I encountered some cases for which I had to set the option degenerate=TRUE in the delaunay function in order to get a better Voronoï diagram. This is the case for example of this dodecahedron surrounded by three circles:

xi_ <- seq(0, 2*pi, length.out = 91)[-1]
R <- 3
circle1 <- t(vapply(xi_, function(xi) R * c(cos(xi), sin(xi), 0), numeric(3L)))
circle2 <- t(vapply(xi_, function(xi) R * c(cos(xi), 0, sin(xi)), numeric(3L)))

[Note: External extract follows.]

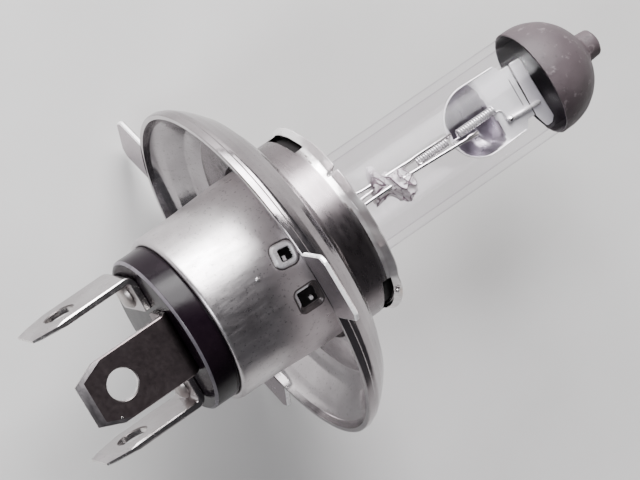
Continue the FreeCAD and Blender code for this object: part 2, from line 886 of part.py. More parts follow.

circle3 <- t(vapply(xi_, function(xi) R * c(0, cos(xi), sin(xi)), numeric(3L)))
circles <- rbind(circle1, circle2, circle3)
dodecahedron <- t(dodecahedron3d()\$vb[-4,])
pts <- rbind(dodecahedron, circles)
del <- delaunay(pts, degenerate = TRUE)
v <- voronoi(del)
open3d(windowRect = c(50, 50, 562, 562))
bg3d("aliceblue")
plotVoronoiDiagram(v, colors = rainbow(20))

Try it with del <- delaunay(pts, degenerate = FALSE).